Von den vielen erhellenden Ausführungen sei hier nur eine wiedergegeben: Begründeten die Europäer ihren Imperialismus zivilisatorisch, so setzen Asiaten ihre viel ältere Kultur dagegen und wiesen auf kolonialistische Barbareien hin, die sich mit dem europäischen zivilisatorischen Anspruch nicht vereinbaren ließen. Auch mit der Folge, dass das zivilisatorische Selbstverständnis der Europäer erschüttert wurde.
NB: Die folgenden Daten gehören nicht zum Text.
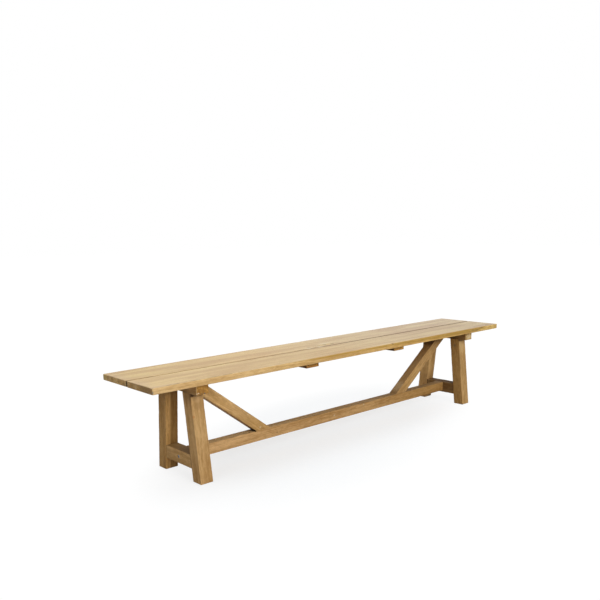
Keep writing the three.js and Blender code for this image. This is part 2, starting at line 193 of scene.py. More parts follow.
class Shader:
    """A material or a world under construction."""

    # A Mix node's inputs for the share and the two colours, and its output for the mixed colour
    mix_inputs = (0, 6, 7)
    mix_output = 2

    def __init__(self, owner: bpy.types.Material | bpy.types.World) -> None:
        """Starts from an empty tree.

        Args:
            owner: The material or the world.
        """
        owner.use_nodes = True
        self.owner = owner
        self.tree = owner.node_tree
        self.tree.nodes.clear()

    def node(self, kind: str, settings: dict | None = None, sockets: dict | None = None) -> bpy.types.Node:
        """Adds any node.

        Args:
            kind: The node's type, such as ShaderNodeMath.
            settings: The node's own settings, which are set first. "stops" gives a ramp's colours.
            sockets: Values or links by the input's name or number.

        Returns:
            The new node.
        """
        made = self.tree.nodes.new(kind)
        for name, value in (settings or {}).items():
            if name == "stops":
                self._stops(made.color_ramp, value)
            else:
                setattr(made, name, value)
        for name, value in (sockets or {}).items():
            self.feed(made.inputs[name], value)
        return made

    def _stops(self, ramp: bpy.types.ColorRamp, stops: Stops) -> None:
        """Gives a ramp its stops.

        Args:
            ramp: The ramp.
            stops: Places from 0 to 1 and their colours.
        """
        while len(ramp.elements) < len(stops):
            ramp.elements.new(1.0)
        for element, (place, colour) in zip(ramp.elements, stops):
            element.position = place
            element.color = (*colour, 1.0)

    def feed(self, socket: Socket, value: object) -> None:
        """Links an input to a signal or a socket, or sets its value.

        Args:
            socket: The input.
            value: A Signal, an output socket, a number, a vector or a linear colour.
        """
        if isinstance(value, Signal):
            self.tree.links.new(value.socket, socket)
        elif isinstance(value, Socket):
            self.tree.links.new(value, socket)
        elif socket.type == "RGBA":
            socket.default_value = (*value, 1.0)
        else:
            socket.default_value = value

    def math(self, operation: str, *values: Signal | float) -> Signal:
        """A sum, product or other operation on numbers."""
        made = self.node("ShaderNodeMath", {"operation": operation}, dict(enumerate(values)))
        return Signal(self, made.outputs[0])

    def vector(self, operation: str, *values: object) -> Socket:
        """An operation on vectors or colours, which gives a vector."""
        made = self.node("ShaderNodeVectorMath", {"operation": operation}, dict(enumerate(values)))
        return made.outputs["Vector"]

    def dot(self, first: object, second: object) -> Signal:
        """The scalar product of two vectors."""
        made = self.node("ShaderNodeVectorMath", {"operation": "DOT_PRODUCT"}, {0: first, 1: second})
        return Signal(self, made.outputs["Value"])

    def scale(self, colour: object, share: Signal) -> Socket:
        """A colour times a number."""
        made = self.node("ShaderNodeVectorMath", {"operation": "SCALE"}, {0: colour, "Scale": share})
        return made.outputs["Vector"]

    def split(self, vector: Socket) -> list[Signal]:
        """A vector's three numbers."""
        made = self.node("ShaderNodeSeparateXYZ", None, {0: vector})
        return [Signal(self, output) for output in made.outputs]

    def join(self, x: object, y: object, z: object) -> Socket:
        """A vector from three numbers."""
        return self.node("ShaderNodeCombineXYZ", None, {0: x, 1: y, 2: z}).outputs[0]

    def place(self) -> Socket:
        """The place on the surface, in the bench's metres."""
        return self.node("ShaderNodeTexCoord").outputs["Object"]

    def noise(self, vector: object, detail: float = 2.0, rough: float = 0.5) -> bpy.types.Node:
        """Smooth noise with one swell for each unit of the vector."""
        sockets = {"Vector": vector, "Scale": 1.0, "Detail": detail, "Roughness": rough}
        return self.node("ShaderNodeTexNoise", {"noise_dimensions": "3D"}, sockets)

    def swell(self, vector: object, detail: float = 2.0, rough: float = 0.5) -> Signal:
        """Smooth noise as a number from about 0.2 to 0.8."""
        return Signal(self, self.noise(vector, detail, rough).outputs["Fac"])

    def speckle(self, place: Socket, scale: Point, detail: float) -> Signal:
        """Smooth noise with so many swells to the metre along each axis."""
        return self.swell(self.vector("MULTIPLY", place, scale), detail)

    def blend(self, share: Signal | float, first: object, second: object) -> Socket:
        """Mixes two colours.

        Args:
            share: 0 for the first colour, 1 for the second.
            first: A colour or a colour socket.
            second: A colour or a colour socket.

        Returns:
            The mixed colour's socket.
        """
        made = self.node("ShaderNodeMix", {"data_type": "RGBA", "clamp_factor": True})
        for number, value in zip(self.mix_inputs, (share, first, second)):
            self.feed(made.inputs[number], value)
        return made.outputs[self.mix_output]

    def ramp(self, share: Signal, stops: Stops) -> Socket:
        """A colour that changes along a share from 0 to 1."""
        return self.node("ShaderNodeValToRGB", {"stops": stops}, {0: share}).outputs[0]

    def surface(self, colour: object, roughness: object, height: Signal | None = None, relief: float = 0.0,
                **constants: float) -> bpy.types.Material:
        """Ends the material with its surface.

        Args:
            colour: The base colour.
            roughness: The roughness.
            height: The relief as a share, or None for a plain surface.
            relief: The depth in metres that the share stands for.
            constants: Values of the surface's other sockets, with _ for spaces.

        Returns:
            The finished material.
        """
        sockets = {name.replace("_", " "): value for name, value in constants.items()}
        sockets |= {"Base Color": colour, "Roughness": roughness}
        made = self.node("ShaderNodeBsdfPrincipled", None, sockets)
        if height is not None:
            bump = self.node("ShaderNodeBump", None, {"Height": height, "Distance": relief, "Strength": 1.0})
            self.feed(made.inputs["Normal"], bump.outputs[0])
        self.node("ShaderNodeOutputMaterial", None, {"Surface": made.outputs[0]})
        return self.owner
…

Als dann auch auf dem Gebiet der Technik sich Japan modernisierte und dann noch Russland 1905 militärisch besiegte, geriet auch das technisch-wissenschaftliche Selbstverständnis Europas ins Wanken, allen anderen Kulturen gerade auf diesem Gebiet überlegen zu sein. Die Perspektive in die Gegenwart ist deutlich.
Fazit: Insgesamt ein Buch mit vermeidbaren kleineren Schwächen in der Titelgebung, jedoch mit profund recherchierten Ausführungen darüber, wie Japaner, Inder und Chinesen England und Deutschland sahen, welche "Begegnungen" sie dort hatten und wie der Ferne Osten Europa auf den Gebieten der Kunst, Wissenschaft und Religion beeinflusste und Europa zunehmend zuerst in seinem Selbstverständnis, überall überlegen zu sein, erschütterte, zuerst auf zivilisatorischem und dann auch auf dem genuin technisch-wissenschaftlichen Gebiet. Ein Buch, von dem man sich wünscht, dass es ein Anstoß sein möge für weiterführende Arbeiten zum Thema globalhistorische Kulturgeschichte Asiens und Europas im Vergleich. Der Verfasser hat dazu einen wertvollen Baustein geliefert.